Just saw your thread so I thought I'd give you another board option. Camp 7 is definitely on cheaper end of the spectrum but as someone who has one, I can say that they're not that bad. Cosmetically they aren't the prettiest boards. Instead of slab plys pressed together, it looks like a plastic mold on top of the base layer. I haven't dinged mine up yet, but I have a feeling the first time anything hits the top it will take damage fast.

As a camber board, it holds up well. It has pretty fantastic stability at speed and decent dampening. It's a cheap snowboard, for certain...but its a good starting point until your friend is sure he wants to drop $$ on something better. Just make sure to give it a good wax and it'll treat you right. I usually only have icepack to ride on around here, and it does well on that.

Camp Seven Contact 2010 Snowboard - Men's Snowboards - Snowboards - Snow


----------



## threej21 (Jan 2, 2011)

Just as another idea of a way to go..you can piece a set up together through various internet sites, my fav being ebay, instead of buying a complete "setup" per say and still stay within your budget. I love ebay, and not just for used stuff, lots of great deals out there from small home ebay stores that just need to move some product. My wife and I just got into the sport coming from wakeboarding for many years, and i got us both set up for right at or under $450...
for myself, I scored a brand new 2011 Ride Kink for $175 (ebay), some barely used 2010 contrabands for $90 (ebay), and some brand new Ride Orion boots for $100 (ebay)..so that came out to $365 for a pretty bad ass setup
for the wife, i got her a Roxy Sugar board for $185 (ebay), some brand new 2010 Ride VxN's for $94 (from Ambush), and some brand new Roxy boots for $45 (ebay)..so that was like $325...

might take a little more time to piece it together with great deals, but you can do it, if your on a budget..just my .02


----------



## mrjimyjohn (Dec 18, 2010)

i didnt think of ebay but you should definetly hit that up if your on a budget. through my experiences though the best way to go is from local shops. 2 seasons ago i managed to talk the guy down from 450 to 250 for a rome board (dont remember what model)


----------



## JHerbC24 (Dec 16, 2010)

He finally decided on a Morrow board... I don't really know about Morrow boards... they seem alright are they decent??

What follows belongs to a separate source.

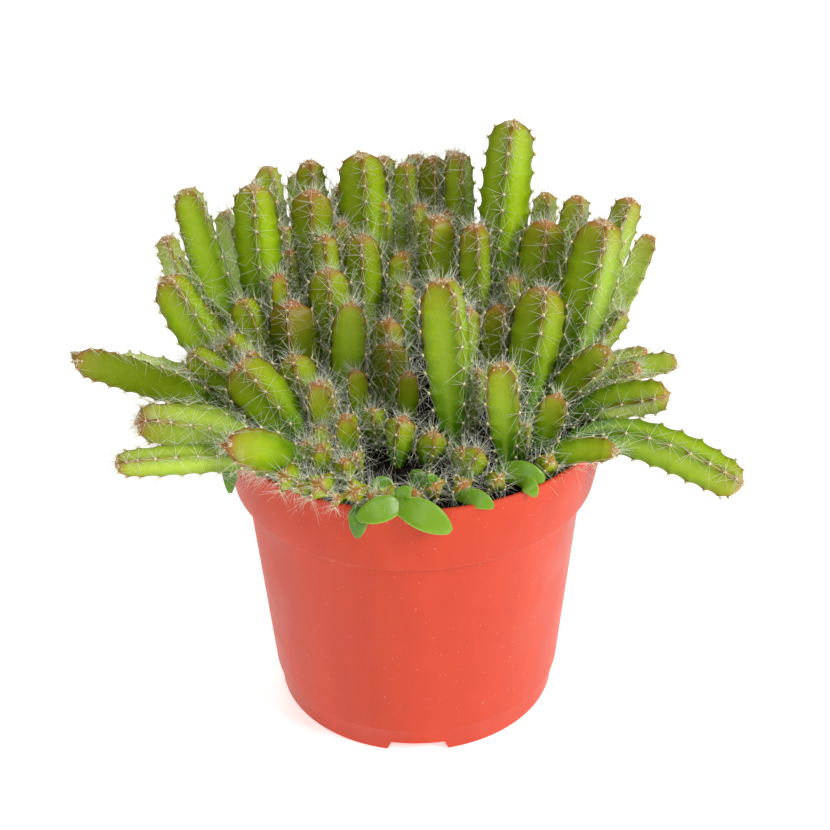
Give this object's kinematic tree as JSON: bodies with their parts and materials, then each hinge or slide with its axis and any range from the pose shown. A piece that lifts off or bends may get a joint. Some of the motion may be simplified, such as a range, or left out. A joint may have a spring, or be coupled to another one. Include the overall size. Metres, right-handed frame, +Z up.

and to threej21 u get a Kink or 175??? holy shit thts crazy.... thats a great board! amazing deal!


----------



## threej21 (Jan 2, 2011)

yea, it was pretty sweet...it was on ebay, and the auction was for a brand new 2010 kink...i won the auction for $175 + $20 shipping or something...after I paid for it, the seller emailed me and said he no longer had that board and gave me 3 options, a full refund, a 2010 dh, or a 2011 kink...I obviously took the kink..it came shrink wrapped with a price sticker on it for $359.99 !!! Was super stoked...couldnt of worked out better, especially cause I had already bought some barely used contrabands for $90 which are white and purple, and would of in no way matched my bright green 2010 kink...but the 2011 is black, purple, and blue...so again, awesome situation of gettin super lucky


----------